Written task >> Restate, word for word, every line of the data.

Information supplied >>

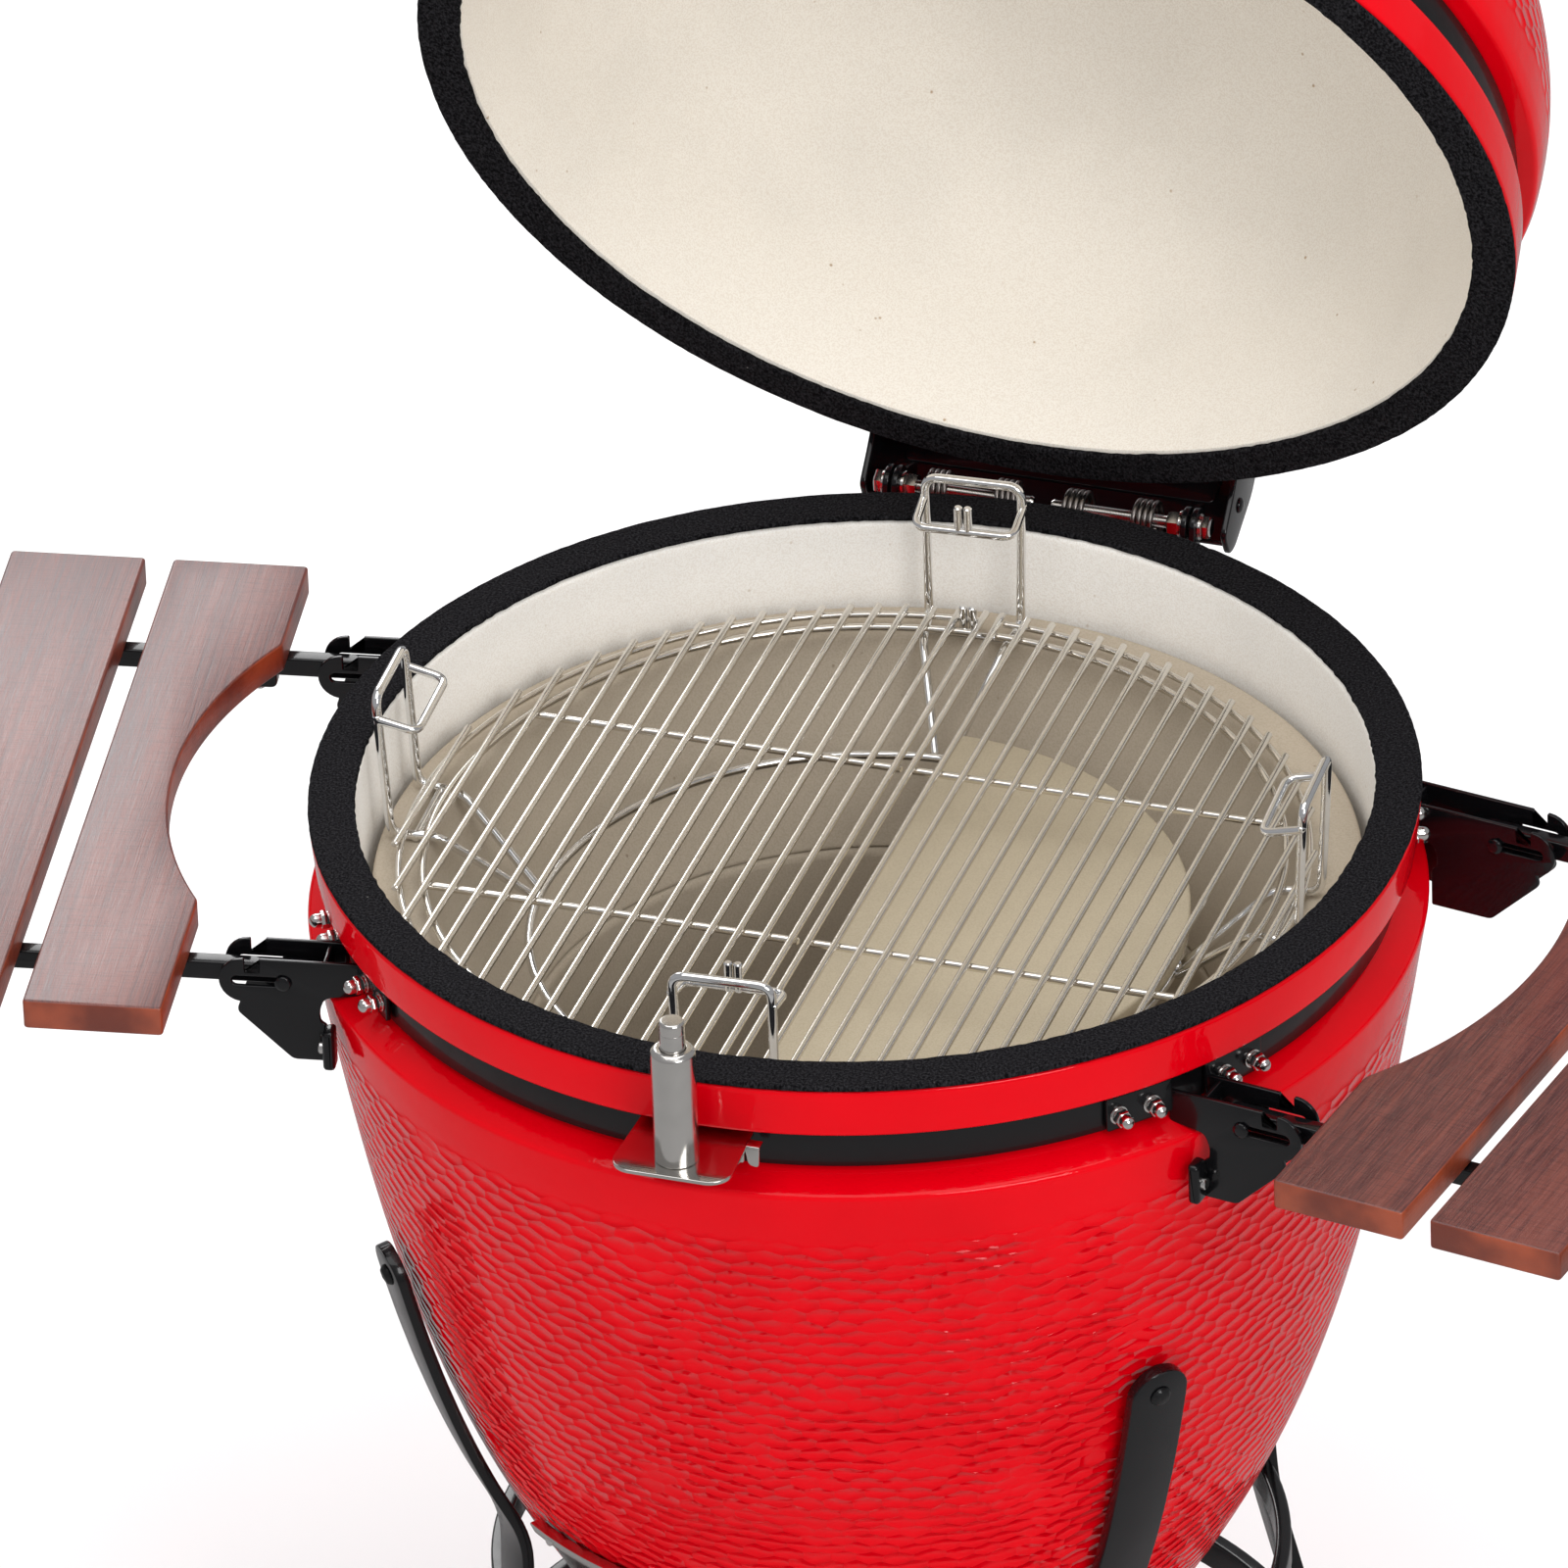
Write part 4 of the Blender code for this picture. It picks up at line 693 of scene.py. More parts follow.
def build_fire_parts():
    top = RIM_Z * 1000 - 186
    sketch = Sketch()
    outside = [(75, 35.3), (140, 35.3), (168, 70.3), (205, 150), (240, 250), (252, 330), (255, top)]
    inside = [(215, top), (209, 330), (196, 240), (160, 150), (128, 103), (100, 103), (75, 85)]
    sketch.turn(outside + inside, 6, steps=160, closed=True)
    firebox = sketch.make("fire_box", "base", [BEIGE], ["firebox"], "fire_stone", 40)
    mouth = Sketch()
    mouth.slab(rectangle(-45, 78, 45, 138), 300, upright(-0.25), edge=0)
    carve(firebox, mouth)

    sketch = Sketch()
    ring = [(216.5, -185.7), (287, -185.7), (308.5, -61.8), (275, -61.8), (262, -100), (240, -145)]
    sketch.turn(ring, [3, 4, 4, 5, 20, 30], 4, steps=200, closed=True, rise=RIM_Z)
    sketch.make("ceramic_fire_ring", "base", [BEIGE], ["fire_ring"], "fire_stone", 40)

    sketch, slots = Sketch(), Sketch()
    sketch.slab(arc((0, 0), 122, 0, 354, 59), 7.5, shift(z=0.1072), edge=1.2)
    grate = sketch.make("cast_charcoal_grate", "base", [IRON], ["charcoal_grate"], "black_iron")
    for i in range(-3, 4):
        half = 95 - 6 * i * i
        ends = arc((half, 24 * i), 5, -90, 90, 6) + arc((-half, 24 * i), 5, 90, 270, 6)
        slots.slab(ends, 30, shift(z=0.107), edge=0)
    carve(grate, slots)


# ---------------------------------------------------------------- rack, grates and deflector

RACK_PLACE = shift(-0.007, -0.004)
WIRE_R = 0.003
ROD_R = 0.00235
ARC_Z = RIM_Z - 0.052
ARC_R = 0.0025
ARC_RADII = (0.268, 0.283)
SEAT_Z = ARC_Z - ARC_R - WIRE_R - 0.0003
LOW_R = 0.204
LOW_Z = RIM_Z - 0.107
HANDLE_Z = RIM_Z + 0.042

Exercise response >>
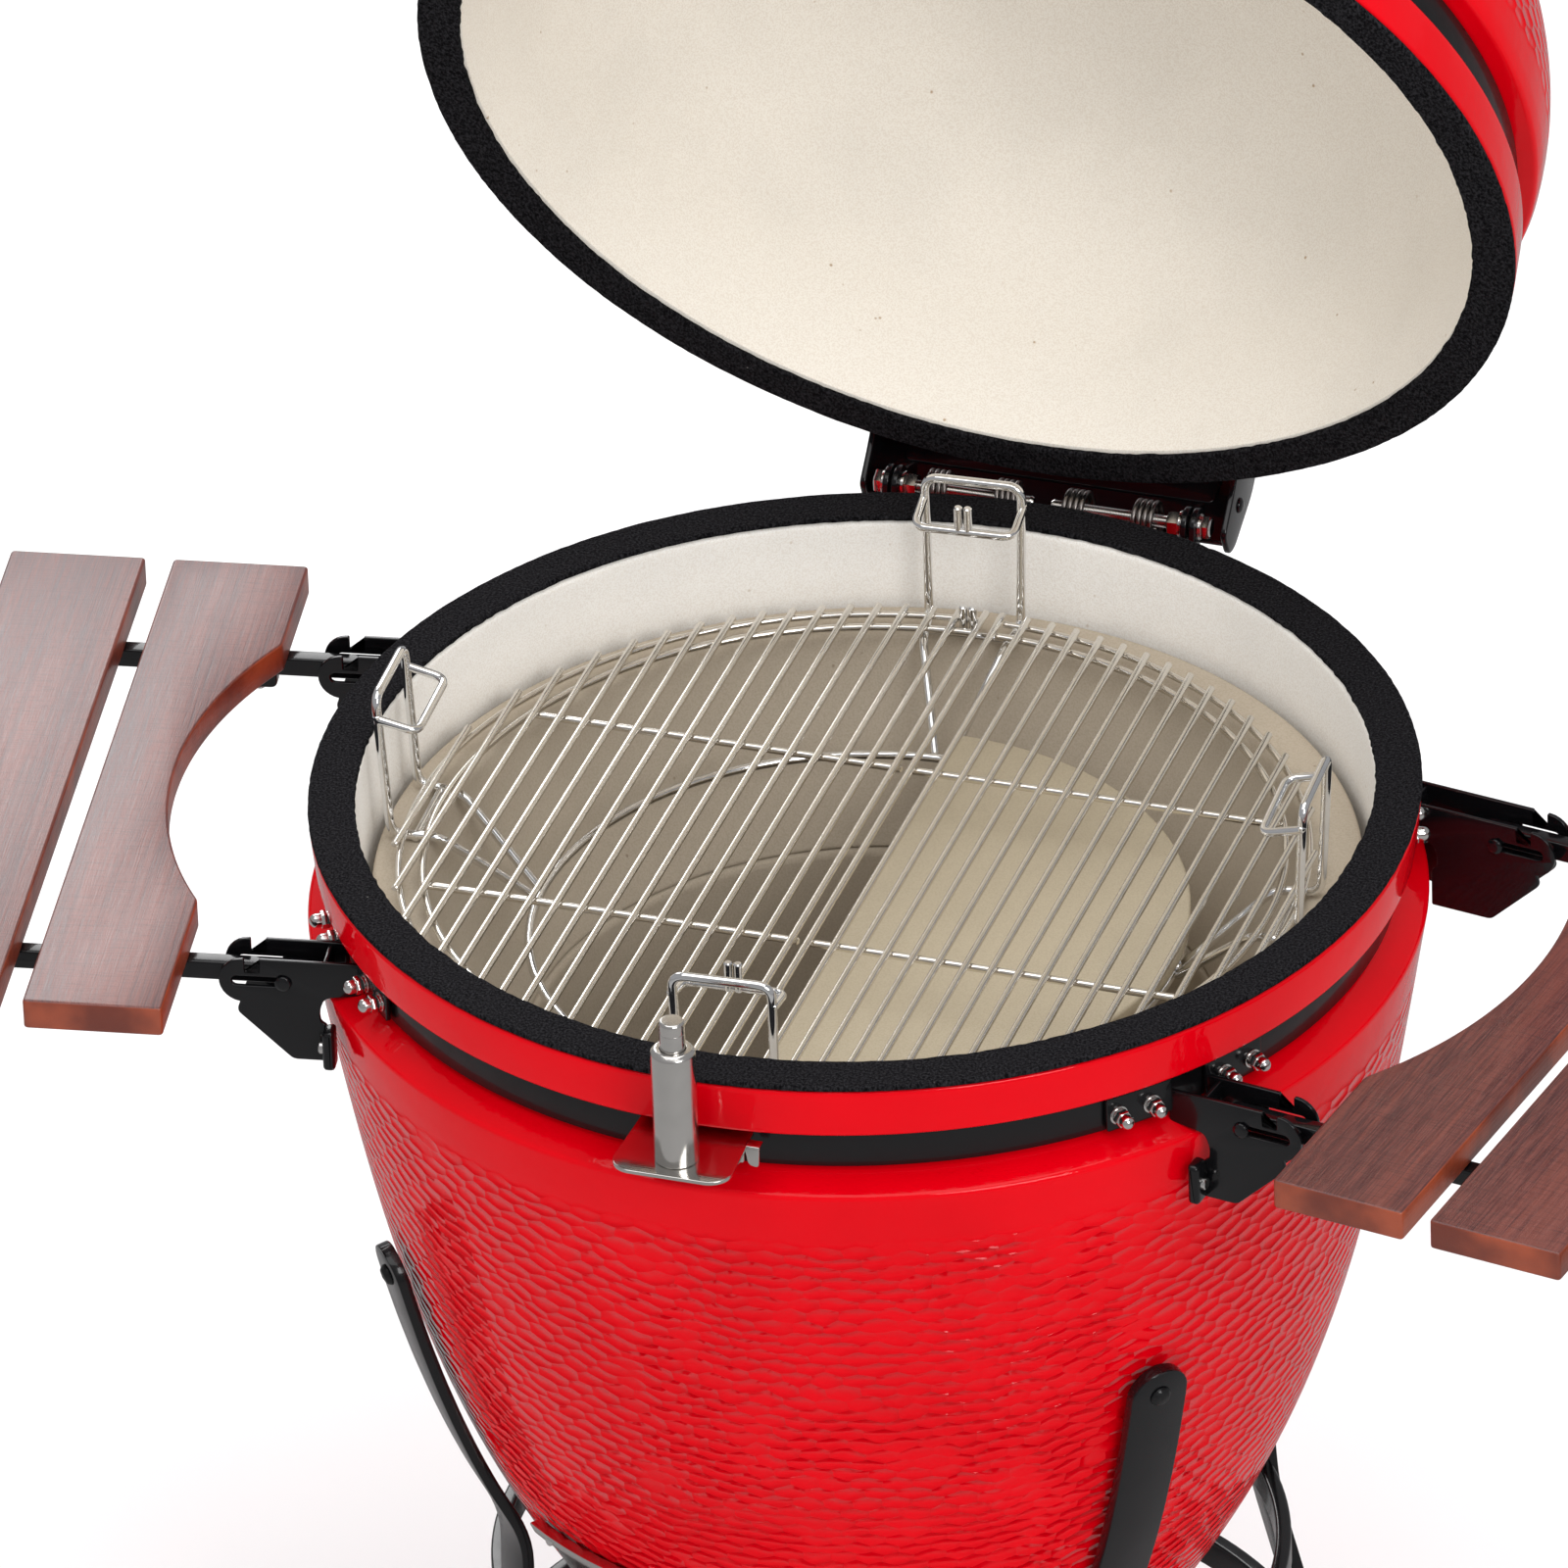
Write part 4 of the Blender code for this picture. It picks up at line 693 of scene.py. More parts follow.
def build_fire_parts():
    top = RIM_Z * 1000 - 186
    sketch = Sketch()
    outside = [(75, 35.3), (140, 35.3), (168, 70.3), (205, 150), (240, 250), (252, 330), (255, top)]
    inside = [(215, top), (209, 330), (196, 240), (160, 150), (128, 103), (100, 103), (75, 85)]
    sketch.turn(outside + inside, 6, steps=160, closed=True)
    firebox = sketch.make("fire_box", "base", [BEIGE], ["firebox"], "fire_stone", 40)
    mouth = Sketch()
    mouth.slab(rectangle(-45, 78, 45, 138), 300, upright(-0.25), edge=0)
    carve(firebox, mouth)

    sketch = Sketch()
    ring = [(216.5, -185.7), (287, -185.7), (308.5, -61.8), (275, -61.8), (262, -100), (240, -145)]
    sketch.turn(ring, [3, 4, 4, 5, 20, 30], 4, steps=200, closed=True, rise=RIM_Z)
    sketch.make("ceramic_fire_ring", "base", [BEIGE], ["fire_ring"], "fire_stone", 40)

    sketch, slots = Sketch(), Sketch()
    sketch.slab(arc((0, 0), 122, 0, 354, 59), 7.5, shift(z=0.1072), edge=1.2)
    grate = sketch.make("cast_charcoal_grate", "base", [IRON], ["charcoal_grate"], "black_iron")
    for i in range(-3, 4):
        half = 95 - 6 * i * i
        ends = arc((half, 24 * i), 5, -90, 90, 6) + arc((-half, 24 * i), 5, 90, 270, 6)
        slots.slab(ends, 30, shift(z=0.107), edge=0)
    carve(grate, slots)


# ---------------------------------------------------------------- rack, grates and deflector

RACK_PLACE = shift(-0.007, -0.004)
WIRE_R = 0.003
ROD_R = 0.00235
ARC_Z = RIM_Z - 0.052
ARC_R = 0.0025
ARC_RADII = (0.268, 0.283)
SEAT_Z = ARC_Z - ARC_R - WIRE_R - 0.0003
LOW_R = 0.204
LOW_Z = RIM_Z - 0.107
HANDLE_Z = RIM_Z + 0.042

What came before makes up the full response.